Your task is to copy every line of the entries that contains "FreeCAD".

DATASET RECORDS

----

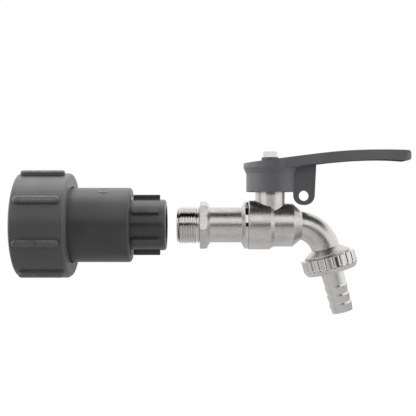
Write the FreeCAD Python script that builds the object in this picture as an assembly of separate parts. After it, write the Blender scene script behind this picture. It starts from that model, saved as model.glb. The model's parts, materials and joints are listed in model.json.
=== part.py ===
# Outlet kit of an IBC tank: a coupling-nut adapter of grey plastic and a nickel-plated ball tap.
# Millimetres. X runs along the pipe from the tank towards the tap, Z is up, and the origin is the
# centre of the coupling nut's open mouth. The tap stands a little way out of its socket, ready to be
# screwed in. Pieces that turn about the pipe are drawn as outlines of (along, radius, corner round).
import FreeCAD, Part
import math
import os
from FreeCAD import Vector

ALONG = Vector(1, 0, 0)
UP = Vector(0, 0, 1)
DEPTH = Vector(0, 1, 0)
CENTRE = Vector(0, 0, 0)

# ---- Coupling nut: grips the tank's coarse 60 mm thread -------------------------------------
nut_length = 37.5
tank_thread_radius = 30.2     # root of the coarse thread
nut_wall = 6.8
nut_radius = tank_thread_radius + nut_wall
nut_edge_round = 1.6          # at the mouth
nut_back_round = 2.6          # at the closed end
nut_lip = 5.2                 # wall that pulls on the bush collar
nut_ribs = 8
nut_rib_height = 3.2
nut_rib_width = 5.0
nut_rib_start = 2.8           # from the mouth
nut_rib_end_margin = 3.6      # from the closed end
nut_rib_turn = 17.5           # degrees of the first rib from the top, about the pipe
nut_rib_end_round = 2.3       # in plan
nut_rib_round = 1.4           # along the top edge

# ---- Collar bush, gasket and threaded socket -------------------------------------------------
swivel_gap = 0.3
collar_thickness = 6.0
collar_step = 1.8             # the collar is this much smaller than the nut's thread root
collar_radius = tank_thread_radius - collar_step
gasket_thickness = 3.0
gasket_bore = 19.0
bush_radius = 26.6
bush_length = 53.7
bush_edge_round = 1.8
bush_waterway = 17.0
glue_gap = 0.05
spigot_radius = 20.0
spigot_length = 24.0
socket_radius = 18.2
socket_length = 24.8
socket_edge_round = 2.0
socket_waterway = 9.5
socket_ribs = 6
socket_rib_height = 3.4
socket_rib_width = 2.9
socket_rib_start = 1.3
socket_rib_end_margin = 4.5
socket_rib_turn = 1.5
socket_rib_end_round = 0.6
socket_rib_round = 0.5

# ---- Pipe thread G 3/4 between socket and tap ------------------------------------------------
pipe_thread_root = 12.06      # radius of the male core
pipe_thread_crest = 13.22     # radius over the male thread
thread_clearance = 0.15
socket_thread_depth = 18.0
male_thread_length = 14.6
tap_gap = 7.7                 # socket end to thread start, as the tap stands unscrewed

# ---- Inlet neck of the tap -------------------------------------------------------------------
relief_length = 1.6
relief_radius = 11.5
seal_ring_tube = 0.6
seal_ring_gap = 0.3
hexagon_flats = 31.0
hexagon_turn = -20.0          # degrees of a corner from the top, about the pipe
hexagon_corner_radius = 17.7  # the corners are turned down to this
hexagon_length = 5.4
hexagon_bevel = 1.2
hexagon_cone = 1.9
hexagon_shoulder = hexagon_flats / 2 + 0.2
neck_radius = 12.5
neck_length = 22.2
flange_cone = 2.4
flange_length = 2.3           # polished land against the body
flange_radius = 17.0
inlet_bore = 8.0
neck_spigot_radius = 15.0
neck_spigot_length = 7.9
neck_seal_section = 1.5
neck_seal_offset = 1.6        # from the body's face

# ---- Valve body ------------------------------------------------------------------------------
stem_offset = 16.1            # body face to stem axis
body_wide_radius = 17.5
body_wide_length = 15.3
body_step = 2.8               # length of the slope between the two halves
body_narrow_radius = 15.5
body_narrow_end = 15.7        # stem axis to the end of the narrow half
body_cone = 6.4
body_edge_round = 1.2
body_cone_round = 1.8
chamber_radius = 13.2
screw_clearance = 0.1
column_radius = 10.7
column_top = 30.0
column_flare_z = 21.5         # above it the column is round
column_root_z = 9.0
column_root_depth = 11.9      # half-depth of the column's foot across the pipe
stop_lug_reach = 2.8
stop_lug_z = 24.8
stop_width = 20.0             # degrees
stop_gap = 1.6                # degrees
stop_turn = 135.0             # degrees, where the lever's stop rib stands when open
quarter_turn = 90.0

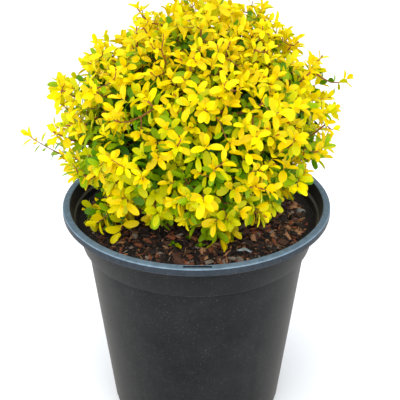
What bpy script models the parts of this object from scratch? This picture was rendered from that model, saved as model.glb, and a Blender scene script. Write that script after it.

----

SOLUTION TO THIS EXERCISE
Write the FreeCAD Python script that builds the object in this picture as an assembly of separate parts. After it, write the Blender scene script behind this picture. It starts from that model, saved as model.glb. The model's parts, materials and joints are listed in model.json.
import FreeCAD, Part
from FreeCAD import Vector